I sold enough of my first album to buy an eight-track recorder and set up my
own studio. I recorded my second album there (Yr) and collected about 200 rejection
slips from record companies for it. I put the album out myself and included
in the press kit selections from the rejection slips I'd cut up and reassembled
in a fit of wrath (fig. 8). 1 sent the album and
press kit to ECM and they thought it was funny enough to give the album a listen.
They were not interested in releasing it but they did send me a letter (with
the same strikeovers as the fake rejection letter [fig.9]

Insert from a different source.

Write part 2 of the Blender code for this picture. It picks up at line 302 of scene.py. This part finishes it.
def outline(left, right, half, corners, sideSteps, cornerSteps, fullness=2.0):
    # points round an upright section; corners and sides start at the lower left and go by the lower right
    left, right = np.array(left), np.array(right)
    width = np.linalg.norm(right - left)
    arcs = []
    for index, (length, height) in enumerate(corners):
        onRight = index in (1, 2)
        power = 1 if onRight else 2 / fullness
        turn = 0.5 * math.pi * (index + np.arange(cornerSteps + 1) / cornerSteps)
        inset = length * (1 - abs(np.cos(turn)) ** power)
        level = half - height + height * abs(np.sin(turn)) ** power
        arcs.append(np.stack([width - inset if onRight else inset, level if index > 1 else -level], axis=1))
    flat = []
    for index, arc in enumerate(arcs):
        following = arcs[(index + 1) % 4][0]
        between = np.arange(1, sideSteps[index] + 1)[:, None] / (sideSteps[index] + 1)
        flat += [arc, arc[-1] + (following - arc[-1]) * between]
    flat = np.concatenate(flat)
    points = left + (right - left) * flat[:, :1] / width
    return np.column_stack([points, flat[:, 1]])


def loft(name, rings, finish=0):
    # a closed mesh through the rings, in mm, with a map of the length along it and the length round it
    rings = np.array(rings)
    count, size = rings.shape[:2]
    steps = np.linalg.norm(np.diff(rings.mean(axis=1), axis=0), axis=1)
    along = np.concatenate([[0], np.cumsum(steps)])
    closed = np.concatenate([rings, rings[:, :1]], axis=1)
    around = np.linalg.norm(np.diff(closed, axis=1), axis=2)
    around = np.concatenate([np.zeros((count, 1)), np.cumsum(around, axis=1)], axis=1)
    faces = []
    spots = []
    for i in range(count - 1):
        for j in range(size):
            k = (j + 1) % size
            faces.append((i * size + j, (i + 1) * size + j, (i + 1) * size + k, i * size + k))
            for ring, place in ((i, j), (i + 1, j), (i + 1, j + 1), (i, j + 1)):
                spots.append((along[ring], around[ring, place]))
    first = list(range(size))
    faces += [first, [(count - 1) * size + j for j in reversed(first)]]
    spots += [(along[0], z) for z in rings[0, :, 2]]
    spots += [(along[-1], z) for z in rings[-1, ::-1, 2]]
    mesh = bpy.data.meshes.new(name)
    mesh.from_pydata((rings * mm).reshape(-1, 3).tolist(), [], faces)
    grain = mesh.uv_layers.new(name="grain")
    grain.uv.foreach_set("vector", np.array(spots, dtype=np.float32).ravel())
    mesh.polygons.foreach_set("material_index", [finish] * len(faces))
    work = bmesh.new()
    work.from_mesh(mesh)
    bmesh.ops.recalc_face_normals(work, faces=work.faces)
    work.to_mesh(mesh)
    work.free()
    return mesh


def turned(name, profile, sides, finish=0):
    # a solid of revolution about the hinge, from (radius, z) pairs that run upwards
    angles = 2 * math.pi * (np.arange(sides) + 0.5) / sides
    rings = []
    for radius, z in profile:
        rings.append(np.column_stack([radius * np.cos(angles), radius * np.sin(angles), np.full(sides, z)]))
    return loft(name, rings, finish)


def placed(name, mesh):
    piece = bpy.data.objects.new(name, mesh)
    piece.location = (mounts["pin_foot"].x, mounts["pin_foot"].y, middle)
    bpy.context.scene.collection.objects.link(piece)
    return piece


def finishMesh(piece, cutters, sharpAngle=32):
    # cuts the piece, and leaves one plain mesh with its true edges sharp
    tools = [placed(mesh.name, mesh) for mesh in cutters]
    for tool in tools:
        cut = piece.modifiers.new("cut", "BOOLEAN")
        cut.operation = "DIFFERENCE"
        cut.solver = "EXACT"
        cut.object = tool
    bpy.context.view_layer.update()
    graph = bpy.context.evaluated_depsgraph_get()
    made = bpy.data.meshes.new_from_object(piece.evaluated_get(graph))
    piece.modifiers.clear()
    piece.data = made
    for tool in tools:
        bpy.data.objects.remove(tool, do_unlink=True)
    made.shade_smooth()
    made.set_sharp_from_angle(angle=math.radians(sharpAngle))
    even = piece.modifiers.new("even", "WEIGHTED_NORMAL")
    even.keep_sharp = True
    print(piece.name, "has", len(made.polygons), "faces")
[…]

offering to do an album "their way." So we recorded Northern Song
in Oslo in 3 days, an album that I loathed at the time. That was followed with
albums recorded in my studio: Safe Journey (1984), Exploded View
(1987), Big Map (1989) and The Fall Of Us All (1994). Between
albums I traveled in Asia, sometimes working for study abroad programs (fig.
10)--(I have no idea what "director of health and well-being"
means). Sometimes I received small arts grants to study music abroad, or to
travel and record sounds to use in the studio.
Every now and then a writer will come to interview me at my studio. When they
walk in the door they usually look around slowly with their mouth slightly opened
and I always think they are amazed and thinking something along the lines of,
"It's all too beautiful," but no. They always interview me and then
go away and write a story that starts with something like, "In an abandoned
warehouse in a seedy neighborhood in a dark cramped room..."
The last I heard from Tim he was working for Canadian Bell. He's their resident
computer genius, responsible for the software that handles all phone lines in
Canada. He wrote me a postcard and said he found my last album "annoying"
(fig. 11). Pig is now Mark, and makes prosthetic limbs.
Bull disappeared. Clive never called.